Excerpted data
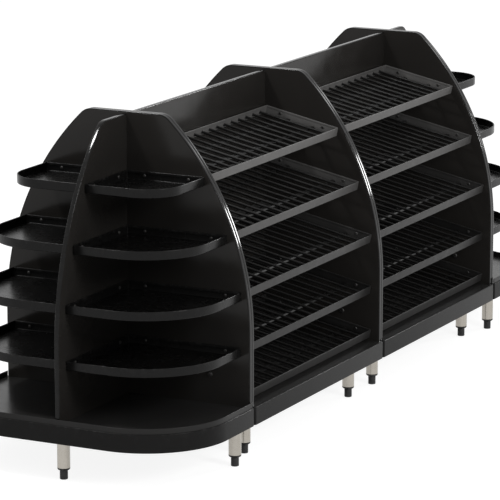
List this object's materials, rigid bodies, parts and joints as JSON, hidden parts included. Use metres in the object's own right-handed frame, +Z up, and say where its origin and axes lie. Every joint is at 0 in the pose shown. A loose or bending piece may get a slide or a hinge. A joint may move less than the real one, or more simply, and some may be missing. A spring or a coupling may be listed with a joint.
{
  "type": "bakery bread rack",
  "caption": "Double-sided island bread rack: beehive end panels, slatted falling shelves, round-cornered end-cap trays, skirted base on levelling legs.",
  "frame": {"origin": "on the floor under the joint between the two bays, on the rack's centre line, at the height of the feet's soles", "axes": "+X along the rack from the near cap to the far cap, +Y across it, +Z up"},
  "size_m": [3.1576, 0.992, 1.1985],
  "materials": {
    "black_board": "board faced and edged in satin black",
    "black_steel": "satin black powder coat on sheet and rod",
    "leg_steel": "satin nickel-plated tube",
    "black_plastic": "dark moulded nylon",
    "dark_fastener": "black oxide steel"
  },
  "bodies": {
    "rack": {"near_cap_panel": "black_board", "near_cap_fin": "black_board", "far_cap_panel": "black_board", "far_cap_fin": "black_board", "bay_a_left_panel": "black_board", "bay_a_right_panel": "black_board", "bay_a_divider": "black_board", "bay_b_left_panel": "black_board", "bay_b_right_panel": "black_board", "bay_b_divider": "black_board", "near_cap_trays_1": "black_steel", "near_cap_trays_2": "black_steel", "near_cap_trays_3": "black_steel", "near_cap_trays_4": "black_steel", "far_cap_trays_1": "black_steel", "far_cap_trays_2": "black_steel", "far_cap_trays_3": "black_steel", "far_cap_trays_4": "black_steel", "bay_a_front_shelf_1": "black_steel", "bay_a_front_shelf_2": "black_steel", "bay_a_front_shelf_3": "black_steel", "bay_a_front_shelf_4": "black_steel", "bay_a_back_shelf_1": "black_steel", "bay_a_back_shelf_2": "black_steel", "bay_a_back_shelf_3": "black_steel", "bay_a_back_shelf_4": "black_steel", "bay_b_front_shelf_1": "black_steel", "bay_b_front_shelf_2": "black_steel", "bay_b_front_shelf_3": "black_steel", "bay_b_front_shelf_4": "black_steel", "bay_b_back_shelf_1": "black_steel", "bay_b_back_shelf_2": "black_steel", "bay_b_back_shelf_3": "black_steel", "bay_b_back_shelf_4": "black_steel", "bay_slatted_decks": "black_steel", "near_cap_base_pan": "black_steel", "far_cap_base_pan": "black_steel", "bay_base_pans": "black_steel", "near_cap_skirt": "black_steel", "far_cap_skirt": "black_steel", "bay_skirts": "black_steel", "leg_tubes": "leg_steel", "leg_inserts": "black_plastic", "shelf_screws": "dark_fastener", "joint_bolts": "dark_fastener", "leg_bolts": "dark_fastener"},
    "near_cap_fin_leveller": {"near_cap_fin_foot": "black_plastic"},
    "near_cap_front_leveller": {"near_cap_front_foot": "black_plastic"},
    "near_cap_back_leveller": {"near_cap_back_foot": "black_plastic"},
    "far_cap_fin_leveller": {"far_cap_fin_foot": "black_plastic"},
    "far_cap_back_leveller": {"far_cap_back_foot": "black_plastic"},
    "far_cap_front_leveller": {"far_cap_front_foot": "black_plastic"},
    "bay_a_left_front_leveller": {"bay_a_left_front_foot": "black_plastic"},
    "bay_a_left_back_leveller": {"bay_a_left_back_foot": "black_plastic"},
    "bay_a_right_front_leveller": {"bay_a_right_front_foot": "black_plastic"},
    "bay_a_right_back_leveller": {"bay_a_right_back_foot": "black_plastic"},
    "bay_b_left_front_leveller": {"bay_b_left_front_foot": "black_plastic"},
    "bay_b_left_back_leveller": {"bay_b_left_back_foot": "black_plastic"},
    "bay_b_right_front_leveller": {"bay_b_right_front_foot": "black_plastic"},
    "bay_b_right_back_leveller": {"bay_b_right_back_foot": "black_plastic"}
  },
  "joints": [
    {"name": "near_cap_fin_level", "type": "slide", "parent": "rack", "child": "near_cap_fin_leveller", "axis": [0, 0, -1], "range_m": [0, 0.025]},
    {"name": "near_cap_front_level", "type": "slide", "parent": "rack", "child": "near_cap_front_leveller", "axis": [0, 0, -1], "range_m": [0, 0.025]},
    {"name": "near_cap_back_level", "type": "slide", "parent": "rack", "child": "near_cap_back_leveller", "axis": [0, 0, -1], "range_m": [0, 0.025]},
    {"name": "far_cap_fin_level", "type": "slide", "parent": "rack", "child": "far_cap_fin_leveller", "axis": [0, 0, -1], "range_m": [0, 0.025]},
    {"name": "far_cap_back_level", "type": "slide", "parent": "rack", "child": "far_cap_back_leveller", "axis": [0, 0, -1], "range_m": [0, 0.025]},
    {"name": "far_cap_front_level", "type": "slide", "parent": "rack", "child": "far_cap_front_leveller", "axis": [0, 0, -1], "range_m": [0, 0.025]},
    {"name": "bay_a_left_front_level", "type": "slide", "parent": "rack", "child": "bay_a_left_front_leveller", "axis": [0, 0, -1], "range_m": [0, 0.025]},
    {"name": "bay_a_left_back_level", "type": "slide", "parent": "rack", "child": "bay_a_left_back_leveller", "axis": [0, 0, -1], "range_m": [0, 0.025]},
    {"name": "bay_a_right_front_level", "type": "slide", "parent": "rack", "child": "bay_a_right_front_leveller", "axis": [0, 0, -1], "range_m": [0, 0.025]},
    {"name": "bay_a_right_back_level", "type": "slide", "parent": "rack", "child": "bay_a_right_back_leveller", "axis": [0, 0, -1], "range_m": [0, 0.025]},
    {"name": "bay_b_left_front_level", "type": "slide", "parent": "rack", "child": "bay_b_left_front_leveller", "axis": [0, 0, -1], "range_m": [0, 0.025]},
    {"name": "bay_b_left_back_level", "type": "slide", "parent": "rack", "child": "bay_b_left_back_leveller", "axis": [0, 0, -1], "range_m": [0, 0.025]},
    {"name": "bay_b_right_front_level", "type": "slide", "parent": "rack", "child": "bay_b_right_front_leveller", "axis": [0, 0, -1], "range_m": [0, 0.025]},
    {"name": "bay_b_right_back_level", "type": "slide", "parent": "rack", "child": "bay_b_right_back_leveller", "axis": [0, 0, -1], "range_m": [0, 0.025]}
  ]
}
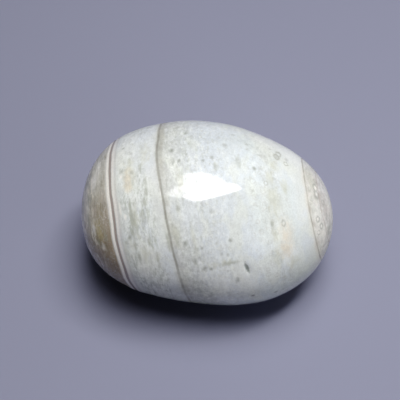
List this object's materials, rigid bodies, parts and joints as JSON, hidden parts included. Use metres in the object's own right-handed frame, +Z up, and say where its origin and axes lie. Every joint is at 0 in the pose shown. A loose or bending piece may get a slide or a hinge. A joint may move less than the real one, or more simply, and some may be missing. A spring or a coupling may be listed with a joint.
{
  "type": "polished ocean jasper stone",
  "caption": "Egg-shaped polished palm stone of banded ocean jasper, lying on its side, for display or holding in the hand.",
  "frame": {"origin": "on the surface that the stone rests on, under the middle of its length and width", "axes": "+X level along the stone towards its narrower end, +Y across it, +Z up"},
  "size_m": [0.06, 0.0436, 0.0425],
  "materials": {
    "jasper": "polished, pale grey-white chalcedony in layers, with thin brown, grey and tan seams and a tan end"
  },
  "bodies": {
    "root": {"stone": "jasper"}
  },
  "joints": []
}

Set exercise
Using the listing above, reproduce each line without omission.

Task output
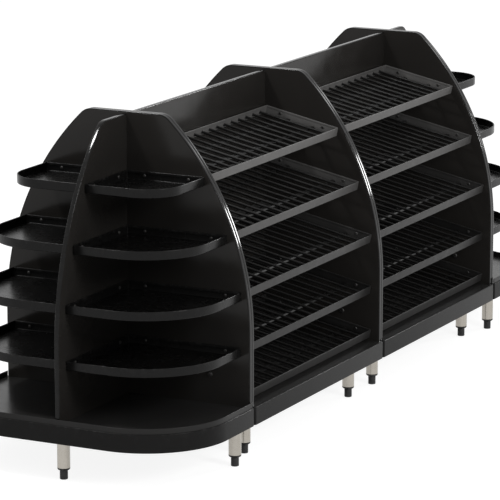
List this object's materials, rigid bodies, parts and joints as JSON, hidden parts included. Use metres in the object's own right-handed frame, +Z up, and say where its origin and axes lie. Every joint is at 0 in the pose shown. A loose or bending piece may get a slide or a hinge. A joint may move less than the real one, or more simply, and some may be missing. A spring or a coupling may be listed with a joint.
{
  "type": "bakery bread rack",
  "caption": "Double-sided island bread rack: beehive end panels, slatted falling shelves, round-cornered end-cap trays, skirted base on levelling legs.",
  "frame": {"origin": "on the floor under the joint between the two bays, on the rack's centre line, at the height of the feet's soles", "axes": "+X along the rack from the near cap to the far cap, +Y across it, +Z up"},
  "size_m": [3.1576, 0.992, 1.1985],
  "materials": {
    "black_board": "board faced and edged in satin black",
    "black_steel": "satin black powder coat on sheet and rod",
    "leg_steel": "satin nickel-plated tube",
    "black_plastic": "dark moulded nylon",
    "dark_fastener": "black oxide steel"
  },
  "bodies": {
    "rack": {"near_cap_panel": "black_board", "near_cap_fin": "black_board", "far_cap_panel": "black_board", "far_cap_fin": "black_board", "bay_a_left_panel": "black_board", "bay_a_right_panel": "black_board", "bay_a_divider": "black_board", "bay_b_left_panel": "black_board", "bay_b_right_panel": "black_board", "bay_b_divider": "black_board", "near_cap_trays_1": "black_steel", "near_cap_trays_2": "black_steel", "near_cap_trays_3": "black_steel", "near_cap_trays_4": "black_steel", "far_cap_trays_1": "black_steel", "far_cap_trays_2": "black_steel", "far_cap_trays_3": "black_steel", "far_cap_trays_4": "black_steel", "bay_a_front_shelf_1": "black_steel", "bay_a_front_shelf_2": "black_steel", "bay_a_front_shelf_3": "black_steel", "bay_a_front_shelf_4": "black_steel", "bay_a_back_shelf_1": "black_steel", "bay_a_back_shelf_2": "black_steel", "bay_a_back_shelf_3": "black_steel", "bay_a_back_shelf_4": "black_steel", "bay_b_front_shelf_1": "black_steel", "bay_b_front_shelf_2": "black_steel", "bay_b_front_shelf_3": "black_steel", "bay_b_front_shelf_4": "black_steel", "bay_b_back_shelf_1": "black_steel", "bay_b_back_shelf_2": "black_steel", "bay_b_back_shelf_3": "black_steel", "bay_b_back_shelf_4": "black_steel", "bay_slatted_decks": "black_steel", "near_cap_base_pan": "black_steel", "far_cap_base_pan": "black_steel", "bay_base_pans": "black_steel", "near_cap_skirt": "black_steel", "far_cap_skirt": "black_steel", "bay_skirts": "black_steel", "leg_tubes": "leg_steel", "leg_inserts": "black_plastic", "shelf_screws": "dark_fastener", "joint_bolts": "dark_fastener", "leg_bolts": "dark_fastener"},
    "near_cap_fin_leveller": {"near_cap_fin_foot": "black_plastic"},
    "near_cap_front_leveller": {"near_cap_front_foot": "black_plastic"},
    "near_cap_back_leveller": {"near_cap_back_foot": "black_plastic"},
    "far_cap_fin_leveller": {"far_cap_fin_foot": "black_plastic"},
    "far_cap_back_leveller": {"far_cap_back_foot": "black_plastic"},
    "far_cap_front_leveller": {"far_cap_front_foot": "black_plastic"},
    "bay_a_left_front_leveller": {"bay_a_left_front_foot": "black_plastic"},
    "bay_a_left_back_leveller": {"bay_a_left_back_foot": "black_plastic"},
    "bay_a_right_front_leveller": {"bay_a_right_front_foot": "black_plastic"},
    "bay_a_right_back_leveller": {"bay_a_right_back_foot": "black_plastic"},
    "bay_b_left_front_leveller": {"bay_b_left_front_foot": "black_plastic"},
    "bay_b_left_back_leveller": {"bay_b_left_back_foot": "black_plastic"},
    "bay_b_right_front_leveller": {"bay_b_right_front_foot": "black_plastic"},
    "bay_b_right_back_leveller": {"bay_b_right_back_foot": "black_plastic"}
  },
  "joints": [
    {"name": "near_cap_fin_level", "type": "slide", "parent": "rack", "child": "near_cap_fin_leveller", "axis": [0, 0, -1], "range_m": [0, 0.025]},
    {"name": "near_cap_front_level", "type": "slide", "parent": "rack", "child": "near_cap_front_leveller", "axis": [0, 0, -1], "range_m": [0, 0.025]},
    {"name": "near_cap_back_level", "type": "slide", "parent": "rack", "child": "near_cap_back_leveller", "axis": [0, 0, -1], "range_m": [0, 0.025]},
    {"name": "far_cap_fin_level", "type": "slide", "parent": "rack", "child": "far_cap_fin_leveller", "axis": [0, 0, -1], "range_m": [0, 0.025]},
    {"name": "far_cap_back_level", "type": "slide", "parent": "rack", "child": "far_cap_back_leveller", "axis": [0, 0, -1], "range_m": [0, 0.025]},
    {"name": "far_cap_front_level", "type": "slide", "parent": "rack", "child": "far_cap_front_leveller", "axis": [0, 0, -1], "range_m": [0, 0.025]},
    {"name": "bay_a_left_front_level", "type": "slide", "parent": "rack", "child": "bay_a_left_front_leveller", "axis": [0, 0, -1], "range_m": [0, 0.025]},
    {"name": "bay_a_left_back_level", "type": "slide", "parent": "rack", "child": "bay_a_left_back_leveller", "axis": [0, 0, -1], "range_m": [0, 0.025]},
    {"name": "bay_a_right_front_level", "type": "slide", "parent": "rack", "child": "bay_a_right_front_leveller", "axis": [0, 0, -1], "range_m": [0, 0.025]},
    {"name": "bay_a_right_back_level", "type": "slide", "parent": "rack", "child": "bay_a_right_back_leveller", "axis": [0, 0, -1], "range_m": [0, 0.025]},
    {"name": "bay_b_left_front_level", "type": "slide", "parent": "rack", "child": "bay_b_left_front_leveller", "axis": [0, 0, -1], "range_m": [0, 0.025]},
    {"name": "bay_b_left_back_level", "type": "slide", "parent": "rack", "child": "bay_b_left_back_leveller", "axis": [0, 0, -1], "range_m": [0, 0.025]},
    {"name": "bay_b_right_front_level", "type": "slide", "parent": "rack", "child": "bay_b_right_front_leveller", "axis": [0, 0, -1], "range_m": [0, 0.025]},
    {"name": "bay_b_right_back_level", "type": "slide", "parent": "rack", "child": "bay_b_right_back_leveller", "axis": [0, 0, -1], "range_m": [0, 0.025]}
  ]
}
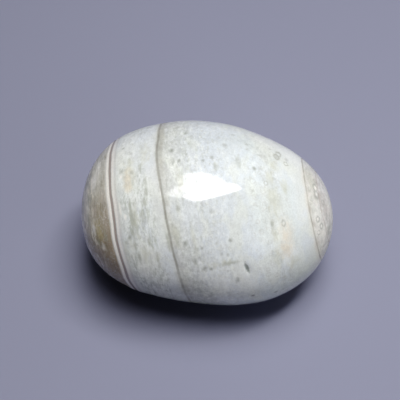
List this object's materials, rigid bodies, parts and joints as JSON, hidden parts included. Use metres in the object's own right-handed frame, +Z up, and say where its origin and axes lie. Every joint is at 0 in the pose shown. A loose or bending piece may get a slide or a hinge. A joint may move less than the real one, or more simply, and some may be missing. A spring or a coupling may be listed with a joint.
{
  "type": "polished ocean jasper stone",
  "caption": "Egg-shaped polished palm stone of banded ocean jasper, lying on its side, for display or holding in the hand.",
  "frame": {"origin": "on the surface that the stone rests on, under the middle of its length and width", "axes": "+X level along the stone towards its narrower end, +Y across it, +Z up"},
  "size_m": [0.06, 0.0436, 0.0425],
  "materials": {
    "jasper": "polished, pale grey-white chalcedony in layers, with thin brown, grey and tan seams and a tan end"
  },
  "bodies": {
    "root": {"stone": "jasper"}
  },
  "joints": []
}